Kentucky advocates say abortion is central issue in Kavanaugh nomination
LOUISVILLE, Ky. (WDRB) -- Kentucky U.S. Senator and Senate Majority Leader Mitch McConnell is pushing for a quick confirmation of President Donald Trump's pick for the Supreme Court, but Democrats are promising a bruising fight.
Advocates on both sides say the central issue at stake in the nomination of federal judge Brett Kavanaugh to the High Court is abortion. Margie Montgomery, the head of Kentucky Right to Life, said she was “delighted” when she heard Kavanaugh was Trump's pick. Montgomery believes the confirmation would move the Supreme Court a step closer to overturning Roe v. Wade.
“It looks good on religious liberty (and) good on protection of the unborn,” she said.
But Montgomery said Kavanaugh's confirmation would not automatically mean the end of abortion.
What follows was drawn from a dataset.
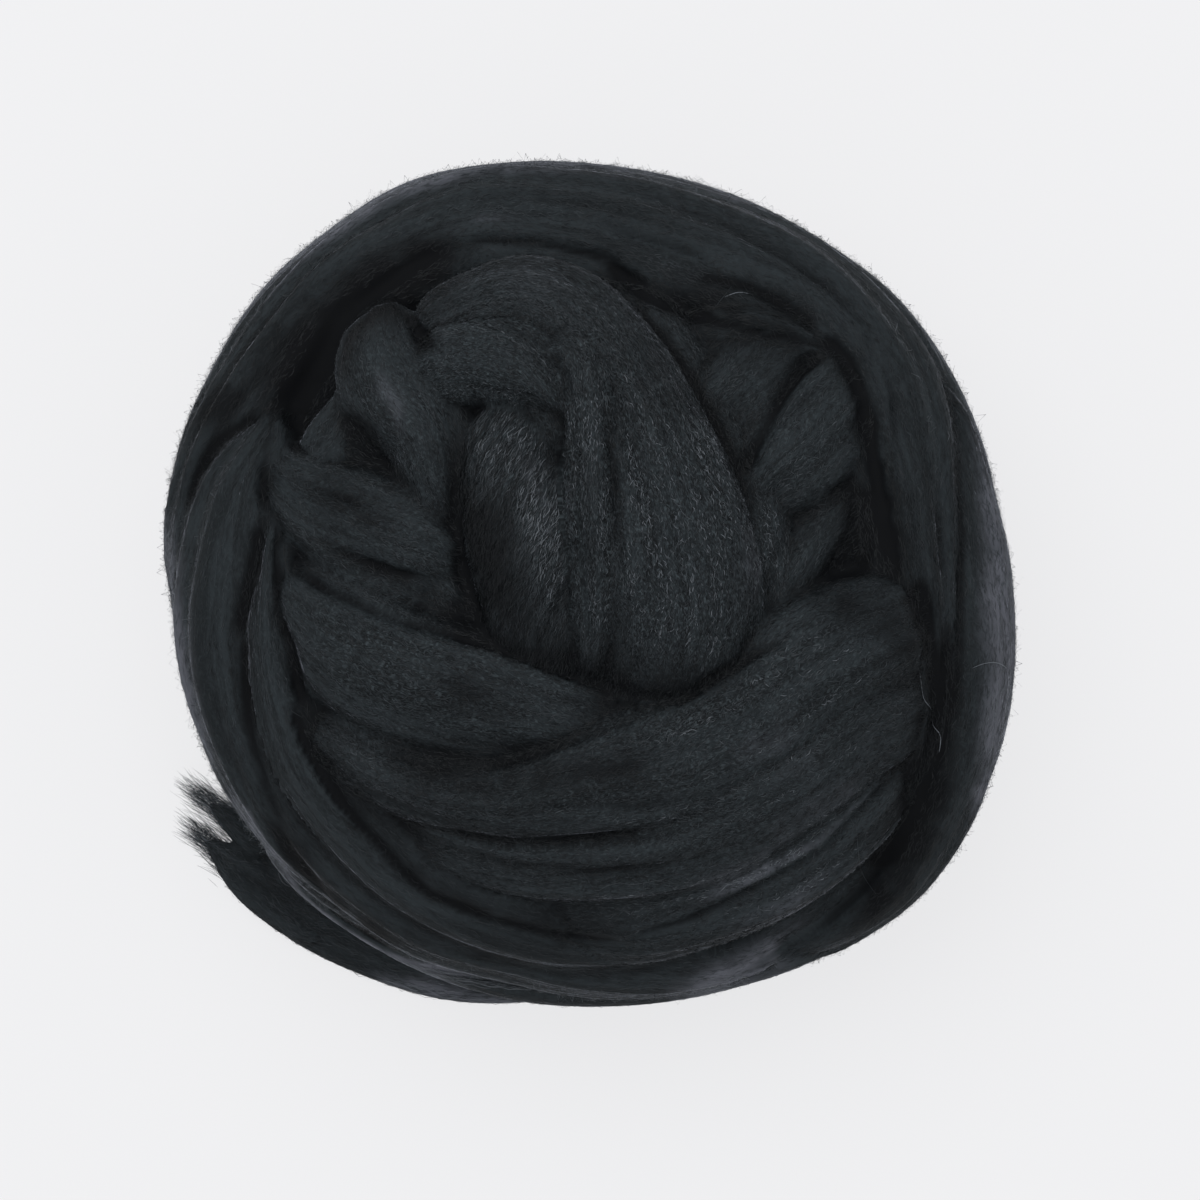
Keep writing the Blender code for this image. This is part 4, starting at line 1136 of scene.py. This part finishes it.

“We don't know how any of them are going to go,” she said. “But we have a pretty good idea.”
One abortion rights supporters said he had more than a “pretty good idea” about Kavanaugh.
“The concern is that President Trump has promised he will appoint people who will overturn Roe v. Wade,” said Corey Shapiro, legal director of the Kentucky ACLU.
Shapiro said Kavanaugh’s selection came as no surprise.
“We knew any of his selections would be coming from a list that was pre-vetted by folks who are hostile to Roe v. Wade,” he said.
Shapiro hopes Democrats can slow down the confirmation.
“There's no reason to rush this process, especially given what's at stake,” he said.
Kavanaugh’s nomination has reignited a decades-long debate.
“It's important that we maintain a moderating voice and that people's civil rights continue to be protected by the Supreme Court,” Shapiro said.
“To me, it's so obvious what the right thing is: to kill or not to kill,” Montgomery said.
On the Senate Floor, McConnell urged his colleagues to judge Kavanaugh on his qualifications, not on hot-button issues.
“We'll do well to remember that we are evaluating a judge, not debating a candidate for political office,” he said.
Both sides agree on one thing: the debate over Kavanaugh illustrates that elections do matter.